MAB: We made it happen through disciplined leadership and making sure we had the right people in the right job. This was a pretty dramatic cultural shift, but discipline and clarity of objectives must prevail. It's really all about human capital and making sure that people are willing to and have the ability to make the necessary change.
RMAJ: Is it really that simple?
MAB: It's simple if you define "simple" as having a very clearly focused mindset. There are human capital elements in moving people into these critical roles. Leading such an initiative involves spending time with individuals and helping them understand their roles and responsibilities.
You find that not everyone is cut out to make the cultural change to becoming client-centric. Some people aren't as adaptive. Some people don't understand. Some people aren't willing to move outside their comfort zones or aren't capable of doing so.

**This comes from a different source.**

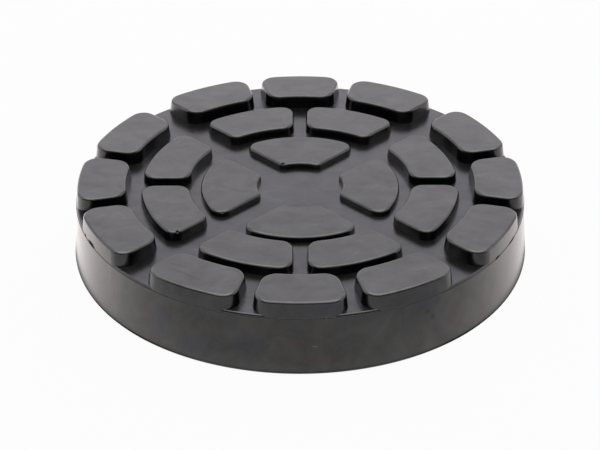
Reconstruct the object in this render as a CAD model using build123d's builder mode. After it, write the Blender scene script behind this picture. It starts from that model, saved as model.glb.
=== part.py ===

I had as many challenges with team members who were engaged in the business--to be inclusive of our staff partners, to recognize the value that they bring, and to work in harmony with them--as I did with getting staff people to work in harmony with the lines of business. It's a two-way street. There has to be a great deal of mutual respect and a deep understanding of what you can do together to deliver on time and in a better way to the client--and as I said, not everyone has been willing to adopt this philosophy. This is a non-negotiable cultural approach to the business. If you're not willing to ride on the bus, then we have to make sure you get off.
A good example of our success is in the consumer finance arena. The liquidity of our products represents a great opportunity for the corporation. Because these individual businesses had operated somewhat as silos, they had their own definition of an approach toward gaining liquidity. So we took a step back and pointed out that KeyCorp is a $90+ billion company with great secondary-market capabilities because of its strong ties with our partners in investment banking. We now partner with people who can take a multidimensional look at financing options that are much broader than an individual business would ever think about or have access to. We've been able to execute several transactions of greater benefit to KeyCorp than we otherwise would have had if those businesses operated in a silo.
RMAJ: So to sum it up, you're taking an enterprise approach?
MAB: Absolutely. We need to leverage our similarities and emphasize our distinctiveness to our clients. Each business we have is distinctive in some way. You cannot allow that distinctiveness to be rolled into a corporate bureaucracy and watered down, because that's what slows revenue growth.